5 Customer Strategy Questions You Must Ask

photo by http://www.flickr.com/photos/rlodan01/
photo by http://www.flickr.com/photos/rlodan01/

Your customers are the most important part of your business – without customers, your company wouldn’t exist – and your customer strategy is best built by talking to those same customers. By asking them (and yourself) the questions that matter, you’ll be able to make the best decisions for your business and for your customers.

Serve Customers by Asking Questions

Gary Hoover says it well in an interview conducted in 2011: customer strategy starts with serving customers.

Only people can focus on customers.  And all businesses are customer-centric whether they think so or not.  It’s just that some are focused on screwing their customers while others focus on making customers’ lives full of delight, and everything in between.  Those who don’t cherish and respect and innovatively serve their customers will not be long for this world. —Gary Hoover

Strategy, like other processes, gets better as you iteratively improve it, so you should strongly consider using a rubric – like the 5 Whys Method pioneered by Toyota – to force yourself to answer the questions that need to be asked. These questions, like the 5 whys, build on each other in a manner of philosophic first principles. You can ask any one out of order, and they are more powerful when used as a holistic process to guide your strategy.

Question 1: Who is your customer?

The first question you need to ask to set your customer strategy is to honestly ask yourself about the identify of your customers. Do they belong to small businesses, or large ones? Do they communicate on only one channel (like email) or do they tweet, Facebook, and Pin all day long? The best way to find out is to get out of the building and go to the customer’s office and talk to them about their likes and dislikes, and about the ways their business can be more successful. If you can’t visit them, survey them.

And if you want to make customer personas to guide your team with the insights you learn, here’s some information to get you started.

Question 2: How does your customer like to be contacted?

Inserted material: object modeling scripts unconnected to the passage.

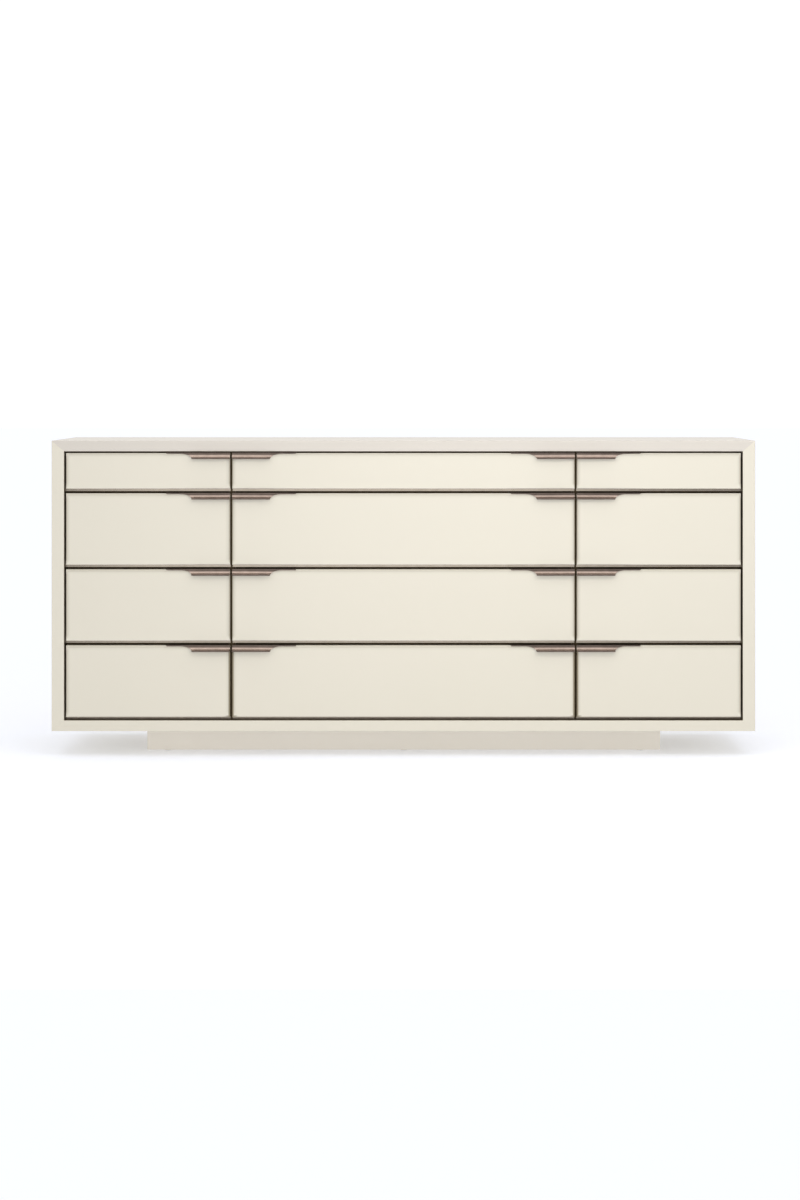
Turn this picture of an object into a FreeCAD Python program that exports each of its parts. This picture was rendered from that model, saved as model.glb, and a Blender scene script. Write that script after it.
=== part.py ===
import FreeCAD, Part
import os

# A long, low dresser of twelve drawers in three columns: a mitred case on a recessed plinth,
# with a bronze face frame behind the drawer fronts and bronze lip pulls at their top corners.
# Millimetres. +X is to the right, the front faces -Y, +Z is up. The origin is on the floor,
# under the middle of the whole object, pulls included.

# ---- Case ----
case_width = 2032.0
case_height = 839.0
case_depth = 508.0
board_thickness = 31.0          # top and bottom boards
side_thickness = 36.0
case_edge_radius = 2.0          # eased front edges of the mitred boards

# ---- Back panel, in a rebate round the rear of the case ----
back_thickness = 8.0
back_rebate_width = 12.0
back_inset = 3.0                # from the case's rear edge to the panel
back_clearance = 0.2

# ---- Plinth and its glides ----
plinth_height = 76.0            # floor to case
plinth_width = 1510.0
plinth_front_setback = 140.0
plinth_back_setback = 30.0
plinth_board = 20.0
glide_height = 2.0              # glide's disc, below the boards
glide_radius = 9.0
glide_pin_radius = 3.0
glide_pin_length = 15.0
glide_hole_clearance = 0.1
glide_inset = 60.0              # from the plinth's end to the outer glides
glides_per_board = 3

# ---- Partitions ----
divide = 497.5                  # centre of each partition, from the middle of the case
partition_thickness = 22.0

# ---- Drawer fronts ----
rows = 4
shallow_front_height = 103.0    # top row; the other rows share the rest equally
front_thickness = 20.0
front_setback = 1.0             # behind the case's front edge
front_edge_radius = 3.0
side_gap = 5.5
top_gap = 5.0
bottom_gap = 10.0
row_gap = 13.5
column_gap = 6.0

# ---- Bronze face frame, of thin bars and angles behind the fronts ----
closing_gap = 1.0               # from the back of a closed front to the frame
frame_metal = 2.0
rail_show = 7.8                 # how far a rail reaches down into the gap between rows
rail_lap = 13.0                 # how far it reaches up behind the front above
rail_flange = 16.0
rail_leg_lap = 2.0              # its rear leg hangs this far below the top of the front under it
liner_setback = 2.0             # behind the case's front edge
top_liner_drop = 8.0

# ---- Drawer boxes ----
box_rear_clearance = 36.0       # from the box to the back panel
box_board = 12.0
box_over_rail = 3.0
box_below_front_top = 12.0
bottom_panel = 6.0
bottom_panel_rise = 8.0         # from the box's lower edge to the panel
groove_depth = 6.0
groove_clearance = 0.25

# ---- Side runners: a fixed channel on the case, and a channel on the drawer inside it ----
runner_space = 12.7
runner_behind_rail = 10.0       # from the rails' flanges to the runners' front ends
runner_end_inset = 13.0         # from the runners' rear ends to the rear of the box
runner_height = 35.0
runner_metal = 1.5
runner_play = 0.4
flange_clearance = 1.2          # from the fixed channel's flanges to the drawer channel's web
liner_clearance = 1.2           # from the drawer channel's flanges to the side liner they pass
runner_above_box_base = 14.0
screw_radius = 2.0
screw_head_radius = 3.5
screw_head_height = 1.2
screw_bite = 8.0                # length in the wood
screw_clearance = 0.1
screw_inset = 30.0              # from the runner's end to its outer screws
screws_per_runner = 2

# ---- Pulls: a flange over the front's top edge, and a cove that ends in a down-turned lip ----
pull_straight = 110.0
pull_flare = 36.0               # the swept outer end
pull_tail = 38.0                # the flange alone, past the flare
pull_reach = 18.0               # from the drawer's face to the lip's front
pull_metal = 2.5
pull_proud = 1.2                # the flange's top, above the drawer's top edge
pull_drop = 18.2                # from the flange's top to the lip's lower edge
pull_band = 3.0                 # upright band above the cove
pull_lip_height = 4.0
pull_lip_rake = 2.5             # the lip's lower edge lies this far behind its crest
pull_cove_foot = 8.7            # where the underside of the cove meets the drawer's face
cove_fullness_out = 0.25        # the cove's deepest point, as shares of its width and height
cove_fullness_down = 0.72
pull_edge_radius = 0.8

# ---- Places that follow from the sizes above ----
case_front_y = (pull_reach - front_setback - case_depth) / 2
case_base = plinth_height
case_crown = case_base + case_height
case_half = case_width / 2
opening_half = case_half - side_thickness
opening_base = case_base + board_thickness
opening_crown = case_crown - board_thickness
back_front_depth = case_depth - back_inset - back_thickness
front_back_depth = front_setback + front_thickness
frame_depth = front_back_depth + closing_gap
frame_back_depth = frame_depth + frame_metal
rail_back_depth = frame_depth + rail_flange
box_back_depth = back_front_depth - box_rear_clearance
runner_depths = (rail_back_depth + runner_behind_rail, box_back_depth - runner_end_inset)
fixed_flange = runner_space - runner_metal - flange_clearance
fronts_height = opening_crown - opening_base - top_gap - bottom_gap - (rows - 1) * row_gap
deep_front_height = (fronts_height - shallow_front_height) / (rows - 1)
plinth_half = plinth_width / 2
plinth_depths = (plinth_front_setback, case_depth - plinth_back_setback)

columns = {"left": -1, "centre": 0, "right": 1}
X_AXIS = FreeCAD.Vector(1, 0, 0)
Y_AXIS = FreeCAD.Vector(0, 1, 0)
Z_AXIS = FreeCAD.Vector(0, 0, 1)
ORIGIN = FreeCAD.Vector(0, 0, 0)
SAME = 0.001                    # lengths closer than this are equal


# ---- Helpers ----
def at(x, depth, z):
    """A point, with its depth counted back from the case's front edge."""
    return FreeCAD.Vector(x, case_front_y + depth, z)


def block(xs, depths, zs):
    """A box between two limits on each axis, given in either order."""
    x0, x1 = sorted(xs)
    d0, d1 = sorted(depths)
    z0, z1 = sorted(zs)
    return Part.makeBox(x1 - x0, d1 - d0, z1 - z0, at(x0, d0, z0))


def round_front_edges(solid, depth, radius):
    """Round the level and upright edges of a solid that lie at the given depth."""
    plane = case_front_y + depth
    edges = []
    for edge in solid.Edges:
        box = edge.BoundBox
        in_front = abs(box.YMin - plane) < SAME and abs(box.YMax - plane) < SAME
        if in_front and min(box.XLength, box.ZLength) < SAME:
            edges.append(edge)
    return solid.makeFillet(radius, edges)


def rod(start, axis, radius, length):
    return Part.makeCylinder(radius, length, start, axis)


def column_limits(column, outer, inner, centre_half):
    """Left and right limits of what stands in a column."""
    if column == 0:
        return (-centre_half, centre_half)
    return tuple(sorted((column * outer, column * inner)))


def front_xs(column):
    half_gap = column_gap / 2
    return column_limits(column, opening_half - side_gap, divide + half_gap, divide - half_gap)


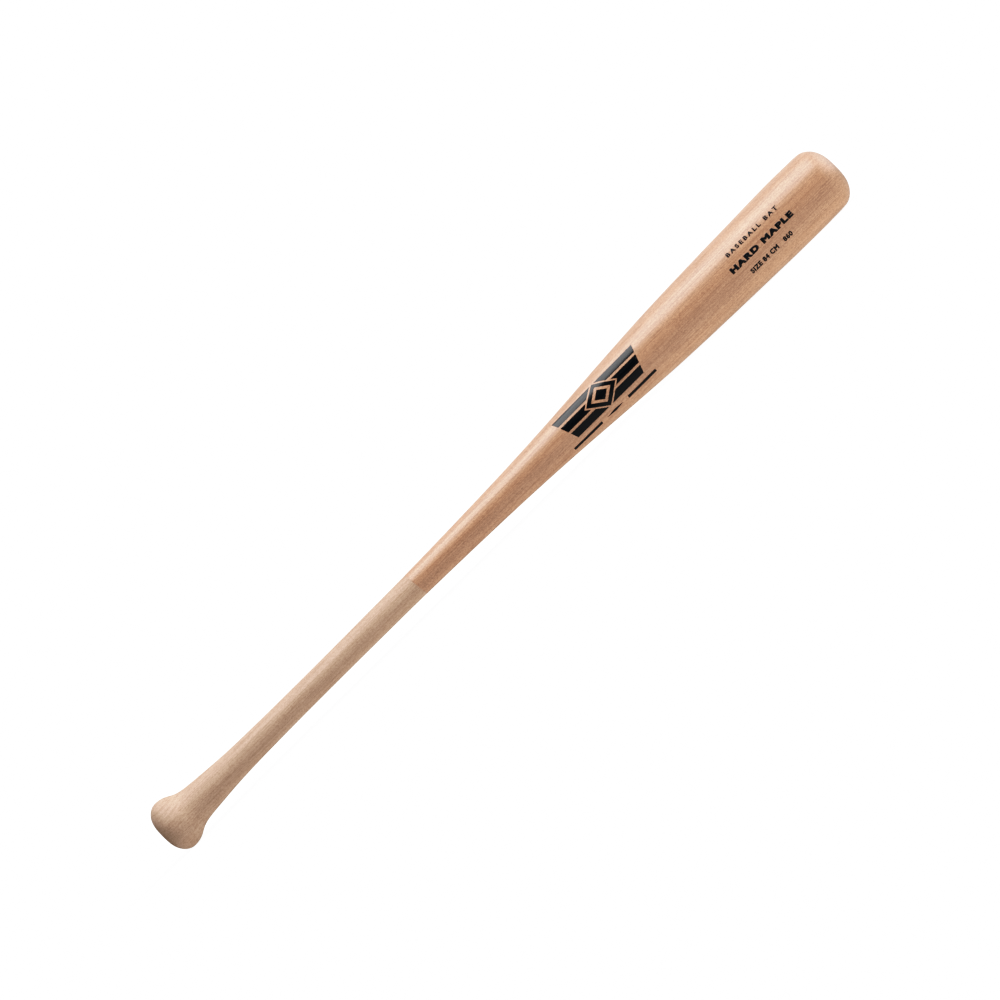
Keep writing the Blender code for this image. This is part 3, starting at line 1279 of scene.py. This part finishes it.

We all have our preferences about how to be contacted by a company with which we do business. Those communication norms stem both from our comfort level with the business, the type of service we buy from them, and how often we contact them normally. You might think it’s strange to be contacted by your insurance company more than once or twice a year, and you might welcome a weekly call from a recurring service provider.

Be flexible and allow your customers to tell you how often they like to be contacted, and don’t overwhelm them with messaging. Once you determine how often your customers want to be contacted, you can use an integrated calendar that incorporates your CRM and inbound marketing tools, or you can simply use a spreadsheet to manage this communication. You might recognize this strategy from content marketing – here’s a template for a content calendar.

Question 3: What will you do when your customer is disappointed?

Customer strategy sounds great when the customer is happy. So what should you do when things go wrong, or simply not as planned? There’s a great post here on the Desk.com blog about dealing with demanding customers, and an important part of your customer strategy is deciding how you will respond to the unhappy customer (whether it’s your fault, their fault, or somewhere in between.) A very useful rubric that you can consider is the idea of Acknowledging the issue, Apologizing for any inconvenience, Offering to find out information, and Answering with a fact-based explanation (including offering a workaround if one exists.)

If you can’t solve the disappointment, address it directly and your customers will appreciate avoiding a run-around explanation. You may not be able to solve their problems, and you can give it your best effort. An excellent way to check your experience for new customers is to periodically sign up for a new account on your own service and write down any observations that seem relevant.

Question 4: How do you know when your customer is successful?

It would be awesome if all of your customers told you when they had a rousing success with your product or service. More often than not, they won’t tell you when they are able to do the job they hired your product to do – because to them, “it just works.” So part of your customer strategy needs to be working actively to understand the conditions that are necessary (perhaps not sufficient) for success. That might mean that all of the documentation needs to be in synch with the 4 steps to complete an action in the product; it might mean that the team members are all briefed early in the product process on a new feature; and it might mean creating a beta group to test how customers will react to the thing you think they should be able to do.

You’ll know when your customer is successful both when they tell you, and when you anticipate the necessary steps for them to have completed along the path to success – and make them as easy as possible. One of my favorite ways to check whether I’m building success for my customers is to check out the Entrepreneur’s Guide to Customer Development and flip to any page for a good idea.

Question 5: What’s Next?

The practice of asking questions, as in the 5 whys method, allows you to get the raw material to determine your customer strategy. And these questions that we’ve posed here are not an end in themselves. The act of asking these questions provides the raw material that you can use to pick the people, processes, and tools that will allow you to build a customer strategy to understand your customer, communicate with them effectively, know when they are disappointed, and when they are successful. Asking these five questions will get you started, and building the resulting strategy is an ongoing process. When you build the right customer strategy, it’s easy to create, communicate, and deliver unique value to your customers.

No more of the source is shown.